Addressing the circularity problem in the $E_\text{p}-E_\text{iso}$ correlation of Gamma-Ray Bursts

Abstract: We here propose a new model-independent technique to overcome the circularity problem affecting the use of Gamma-Ray Bursts (GRBs) as distance indicators through the use of $E_{\rm p}$--$E_{\rm iso}$ correlation. We calibrate the $E_{\rm p}$--$E_{\rm iso}$ correlation and find the GRB distance moduli that can be used to constrain dark energy models. We use observational Hubble data to approximate the cosmic evolution through B\'ezier parametric curve obtained through the linear combination of Bernstein basis polynomials. In so doing, we build up a new data set consisting of 193 GRB distance moduli. We combine this sample with the supernova JLA data set to test the standard $\Lambda$CDM model and its $w$CDM extension.
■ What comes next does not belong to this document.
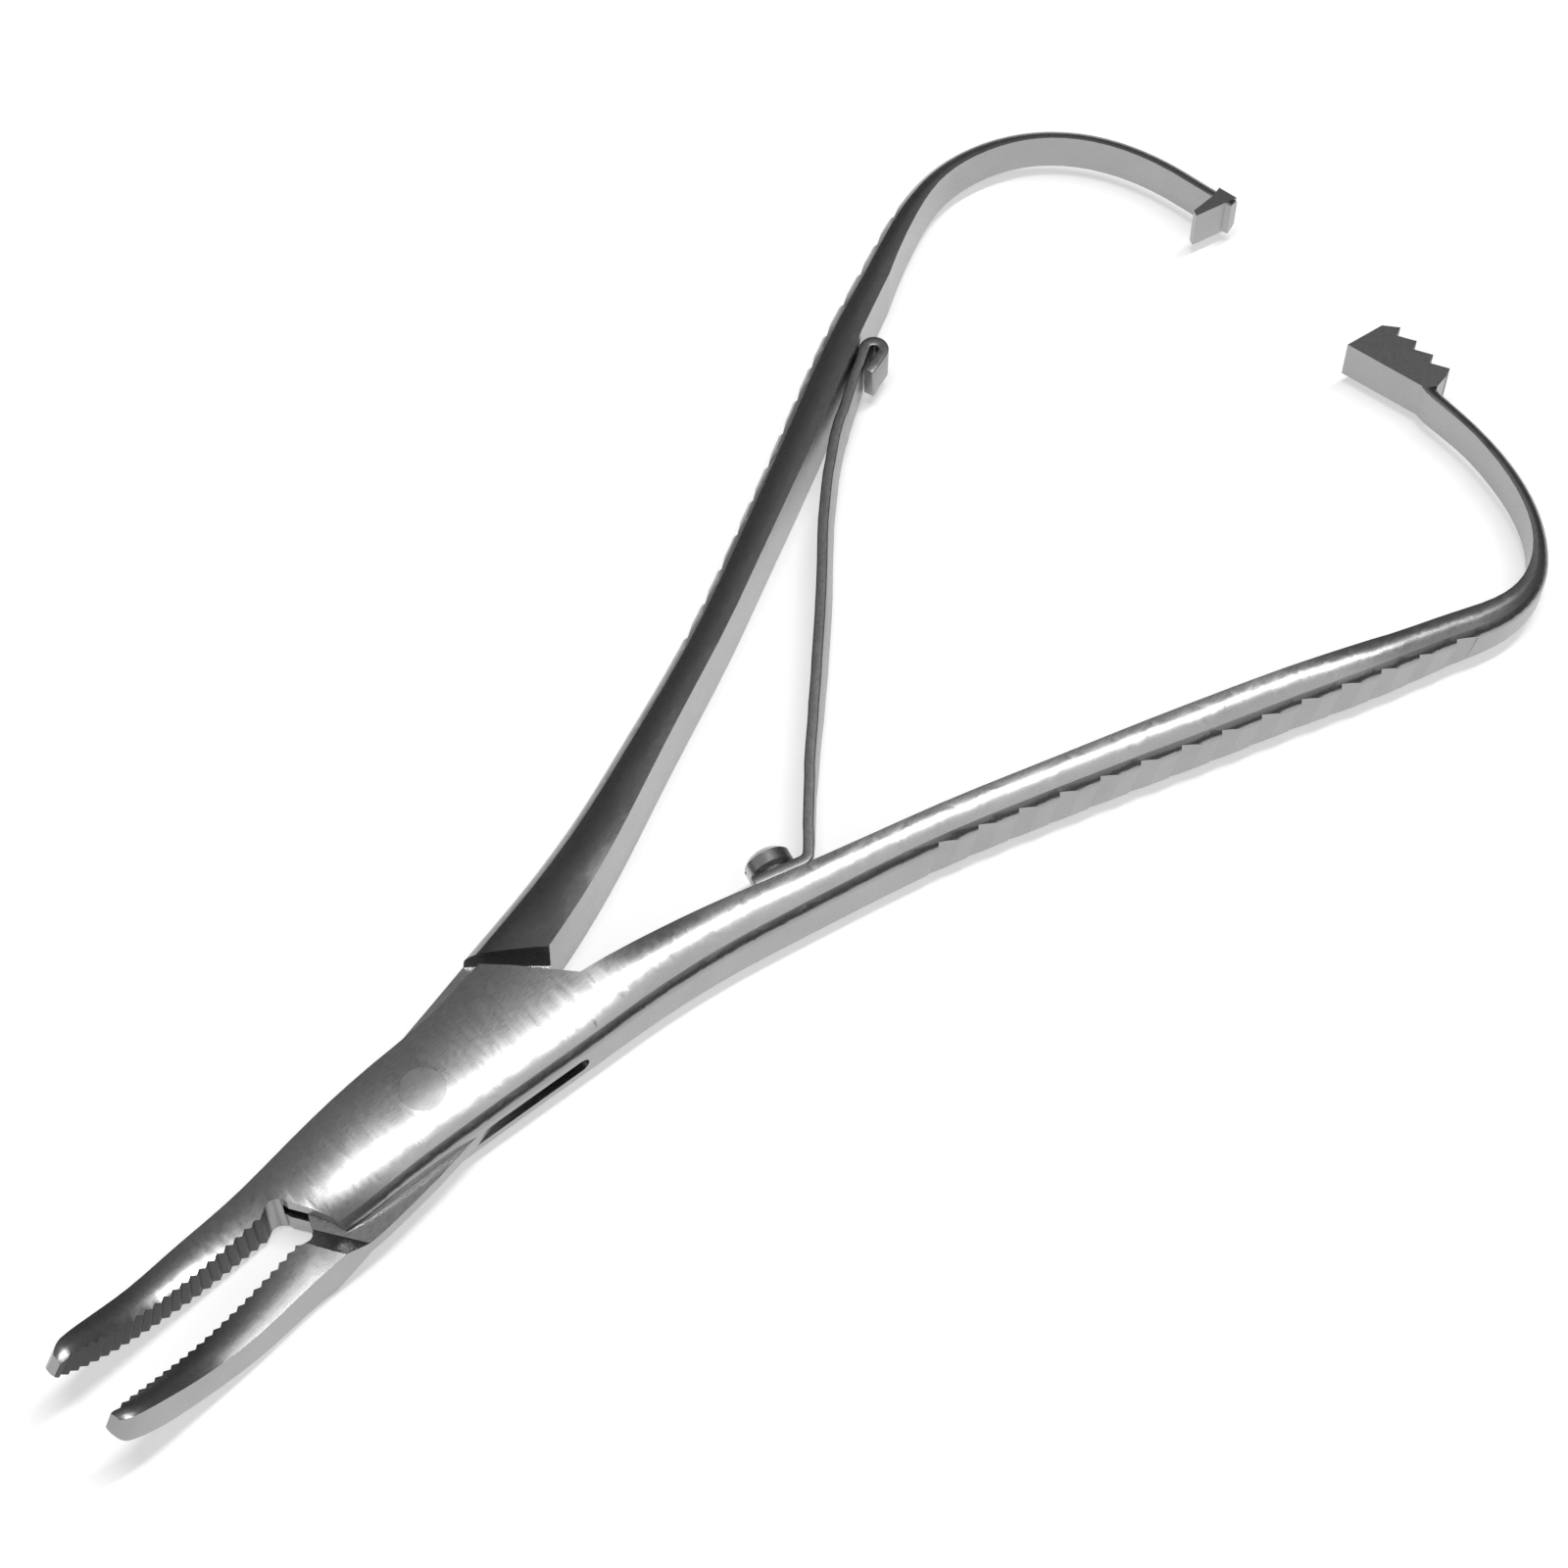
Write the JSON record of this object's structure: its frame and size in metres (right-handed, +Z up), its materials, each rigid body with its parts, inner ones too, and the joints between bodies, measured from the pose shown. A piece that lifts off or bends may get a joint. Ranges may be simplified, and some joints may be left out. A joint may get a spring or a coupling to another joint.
{
  "type": "surgical needle holder",
  "caption": "Box-lock needle holder with curved toothed jaws, grooved bow handles, inward hooks with ratchet and claw, and a leaf spring.",
  "frame": {"origin": "on the pivot's axis at the table the instrument lies on", "axes": "+Z up along the pivot pin, +Y from the box to the hooks, +X to the box arm's handle"},
  "size_m": [0.0651, 0.1415, 0.0082],
  "materials": {
    "arm_steel": "satin polished stainless steel",
    "pin_steel": "satin polished stainless steel, ground flush",
    "spring_steel": "grey spring steel",
    "screw_steel": "turned stainless steel"
  },
  "bodies": {
    "outer": {"box_arm": "arm_steel", "pivot_pin": "pin_steel", "leaf_spring": "spring_steel", "spring_screw": "screw_steel"},
    "inner": {"waist_arm": "arm_steel"}
  },
  "joints": [
    {"name": "box_lock", "type": "hinge", "parent": "outer", "child": "inner", "pos_m": [0, 0, 0.0035], "axis": [0, 0, 1], "range_deg": [-9.2, 0], "deforming": ["leaf_spring"]}
  ]
}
We place observational constraints on the cosmological parameters through Markov Chain Monte Carlo numerical technique. Moreover, we compare the theoretical scenarios by performing the AIC and DIC statistics. For the $\Lambda$CDM model we find $\Omega_m=0.397^{+0.040}_{-0.039}$ at the $2\sigma$ level, while for the $w$CDM model we obtain $\Omega_m=0.34^{+0.13}_{-0.15}$ and $w=-0.86^{+0.36}_{-0.38}$ at the $2\sigma$ level. Our analysis suggests that $\Lambda$CDM model is statistically favoured over the $w$CDM scenario. No evidence for extension of the $\Lambda$CDM model is found.